Efforts in Indiana to educate the public and law enforcement about trafficking include the “Don’t Buy the Lie” campaign, which promotes zero tolerance for the sex trade. The Attorney General has also supported legislative changes that make it easier to prosecute traffickers and hold them accountable for their crimes.

 

Kuzma said human trafficking also involves forced labor, and often victims are foreign-born and are brought to the U.S. under false pretenses as they seek employment.

 

“Basically, the individual in many instances does not get paid at all or does not get paid a fair wage, and does not feel free to leave because of this debt that they owe,” as she described the situation. “That’s why it’s called ‘debt bondage.’”

 

Kuzma said trafficking can happen to families from any social or economic group, and traffickers find ways to exploit a victim’s vulnerabilities, which may include youth, poverty, unemployment, or desperation.

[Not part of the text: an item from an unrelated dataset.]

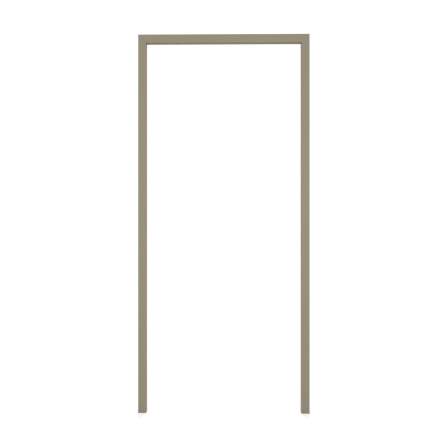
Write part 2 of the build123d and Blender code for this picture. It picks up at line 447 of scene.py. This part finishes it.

She said they use abduction, fake businesses, and newspaper or online ads to find their victims.

 

“The Internet is being used to traffic kids through escort services ads, and also to recruit kids through Facebook and Twitter – all kinds of social media – so, we really need to be careful,” she said.

 

Kuzma encourages Indianans to report suspected human trafficking situations. Red flags to look for include people who are never left alone, who may exhibit signs of physical abuse or psychological trauma, or who live and work in the same location.

 

January is National Slavery and Human Trafficking Prevention month.